Macher Matha diye Muger Dal or Moong Dal with Fish head is a very popular lentil dish among the Bengalis. It is a must in any elaborate lunch occasion. This dal goes perfectly well with some julienned fried potatoes. Also pick a fish head of a large fish, so that the head will have more flesh and fat in it. This is what makes the dal tastier and more tastilicious. In my maternal uncle’s home, macher matha diye mug dal is a must during Poila Boisakh i.e the Bengali New Year. Also, if you are looking for some Bengali delicacies, macher matha die moong dal / Macher Matha Diye Bhaja Muger Dal / yellow lentils with fish head is a must in the menu. 

how to cook bengali style lentils with fish heads recipe

how to cook yellow lentils with fish heads recipe

I don’t know if any other state has such a delicious dish with fish heads, but hands down in this case, even if they exist they can never be better than this. Bengalis rock in fish. And with fish heads, they can do wonders. Simplistic majestic transformations. Mug/ moong dal itself is a very flavourful lentil and its flavours almost double up when we dry roast this. Then paired this with fish head, lentils simply does not remain just lentil...they become something more....they become....super lentils!!! So go ahead and try this Macher Matha Diye Moong Dal / Macher Matha Diye Bhaja Muger Dal / Yellow Lentils with Fish heads, to have a perfect traditional Bengali meal. There are some other dishes with Fish heads also. Try Muri Ghonto, Macher Matha Diye Kumror Torkari  and Macher Matha Diye Badha Kopir Torkari.

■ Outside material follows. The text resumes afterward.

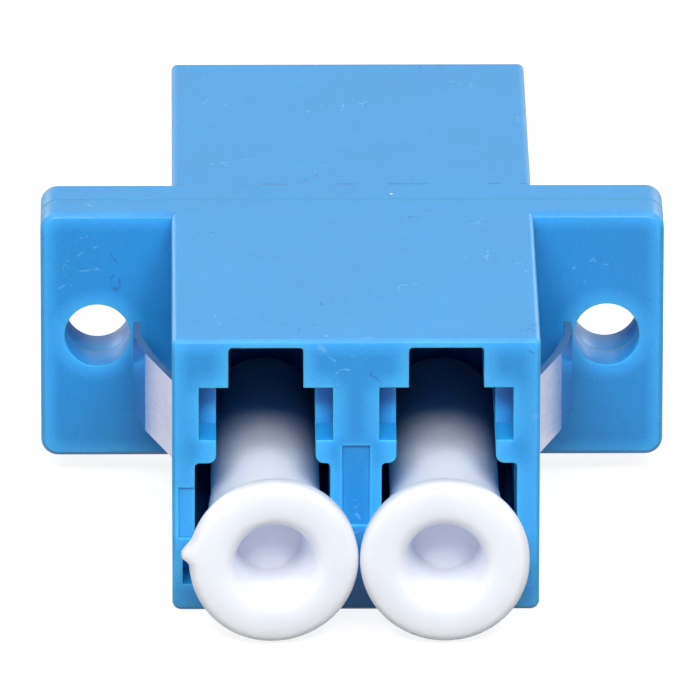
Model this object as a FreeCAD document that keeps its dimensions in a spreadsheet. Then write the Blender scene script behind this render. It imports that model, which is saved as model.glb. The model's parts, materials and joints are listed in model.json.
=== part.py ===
"""Duplex LC fibre adapter in an SC-size flanged body, with four dust caps.

Frame: millimetres, +Z up, the front ports face -Y.  The origin lies on the
underside of the body, on its centre line, in the plane where the two moulded
halves are welded together.
"""
import FreeCAD, Part

import math
import os

import Sketcher

Vector = FreeCAD.Vector

# Driving dimensions in millimetres and degrees.
SIZES = {
    # moulded halves
    "body_length": 12.5,
    "body_width_front": 12.75,
    "body_width_rear": 12.71,
    "body_height": 10.05,
    "body_top_radius": 0.22,
    "body_bottom_radius": 0.32,
    "face_bevel": 0.11,
    "flange_width": 22.0,
    "flange_half_thickness": 1.5,
    "flange_height": 9.15,
    "flange_corner_radius": 0.62,
    "flange_bevel": 0.15,
    "weld_bevel": 0.05,
    "screw_edge": 2.0,
    "screw_hole": 2.32,
    # ports
    "port_pitch": 6.25,
    "port_axis_height": 3.06,
    "chamber_outboard": 2.47,
    "chamber_inboard": 2.24,
    "chamber_floor": 0.75,
    "chamber_top": 5.48,
    "chamber_radius": 0.16,
    "shoulder_radius": 0.3,
    "neck_width": 3.45,
    "latch_floor": 6.33,
    "latch_top": 8.28,
    "latch_width": 4.65,
    "latch_lead": 1.4,
    "latch_ramp_rise": 0.1,
    "latch_ledge": 1.2,
    "latch_radius": 0.14,
    "key_width": 2.6,
    "key_roof": 0.3,
    "key_depth": 7.5,
    # relief marks on the port face
    "web_mark_width": 0.97,
    "web_mark_floor": 3.18,
    "web_mark_top": 6.13,
    "wall_mark_width": 0.57,
    "wall_mark_floor": 2.71,
    "wall_mark_top": 4.58,
    "mark_depth": 0.12,
    "notch_width": 0.42,
    "notch_floor": 0.98,
    "notch_top": 1.9,
    "notch_depth": 1.6,
    # alignment sleeves and the barrels that hold them
    "sleeve_length": 6.8,
    "sleeve_outer": 1.62,
    "sleeve_bore": 1.246,
    "sleeve_slit": 0.24,
    "sleeve_side_clearance": 0.04,
    "sleeve_end_clearance": 0.1,
    "barrel_wall": 0.375,
    "barrel_lip": 0.5,
    "ferrule_mouth": 1.36,
    "ferrule_lead": 0.15,
    "centre_wall": 1.2,
    # spring clip
    "sheet": 0.26,
    "clip_recess": 0.05,
    "clip_clearance": 0.03,
    "clip_bend_radius": 0.35,
    "strap_width": 2.6,
    "arm_height": 2.9,
    "arm_centre_height": 4.95,
    "arm_side_clearance": 0.12,
    "arm_start": 7.0,
    "arm_fold": 4.2,
    "arm_kink": 2.32,
    "arm_tip": 0.8,
    "arm_slope": 19.4,
    "arm_flap": 13.0,
    "arm_curl": 1.0,
    "arm_bend_radius": 0.9,
    "arm_tip_radius": 0.4,
    # dust caps
    "cap_proud": 3.45,
    "cap_rim": 5.85,
    "cap_rim_thickness": 0.9,
    "cap_rim_radius": 0.3,
    "cap_tube": 4.0,
    "cap_stem": 3.8,
    "cap_stem_bevel": 0.25,
    "cap_grip": 1.8,
    "cap_grip_clearance": 0.05,
    "cap_socket_depth": 3.2,
    "cap_knee": 0.3,
    "cap_mouth": 3.15,
    "cap_mouth_throat": 2.75,
    "cap_mouth_depth": 0.3,
    "cap_bore": 2.37,
    "cap_taper_depth": 2.3,
    "cap_bore_depth": 2.6,
    "cap_lean_front_left": 4.4,
    "cap_lean_front_right": 1.5,
    "cap_lean_rear_left": 0.6,
    "cap_lean_rear_right": 0.4,
    "gate_width": 0.6,
    "gate_proud": 0.33,
}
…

how to cook macher matha diye mug dal easily

Macher Matha Diye Bhaja Muger Dal
Serves 4
bengali style roasted lentils with fish heads recipe

1 large fish head – sliced from the middle
¾ cup of yellow split mung dal / mug dal
1 medium onion – sliced
3-4 garlic cloves
1 inch stick of ginger
2 green chillies – chopped
1 medium stick of cinnamon
3-4 green cardamom
3-4 cloves
1 and ½ tbsp mustard oil
2 tsp turmeric powder
½ tsp red chilli powder
½ tsp garam masala powder
A pinch of sugar
2 tsp melted ghee (optional)

Rub 1 tsp turmeric powder and salt on the fish head and keep aside.
Wash the dal until clean water runs through and then drain the water. Heat up a frying pan and dry roast the dal until they become slightly golden brown. Do not over fry and make them brown. Also stir continuously while frying, otherwise the dals can stick to the bottom of the pan.
Once done put them in a pressure cooker with 2 and ½ cups of water, rest of the turmeric powder, red chilli powder and salt. Cook the dal until the cooker blows 4-5 whistles. After that, let the steam come out of the cooker naturally and then open the lid.
Heat the oil in a kadai / pan and fry the fish head until they are golden from both the sides and almost cooked. Once done keep aside.
In the same oil put the whole garam masalas, cinnamon stick, cloves and green cardamom. Stir until the oil becomes fragrant.
Now put in the sliced onions and minced garlic and ginger. Sauté till the raw flavour of the garlic is gone and the onions have become translucent.
Add some salt and sugar in it. Give a quick stir and pour in the cooked dal. Put cover and simmer for 5-7 minutes. If you like the dal to be all mashed up whisk it with a wire whisk.
Then add in the fried fish heads and cover again. Simmer on medium for 5-7 more minutes or until the fish is cooked. If you feel the dal has become thick add in more water in the process, because the mung dal tends to thicken up once it cools down.
Once the fish is cooked up all through, taste and adjust the seasoning. You can keep the fish heads intact, or can break them by pressing with the back of a spatula.
Simmer until the dal reaches your desired consistency.
Sprinkle the garam masala powder and put off the flame. Before serving drizzle the melted ghee from the top. It enhances a beautiful aroma. I also sprinkle a little bhaja mosla which gives a smoky flavour to the dish.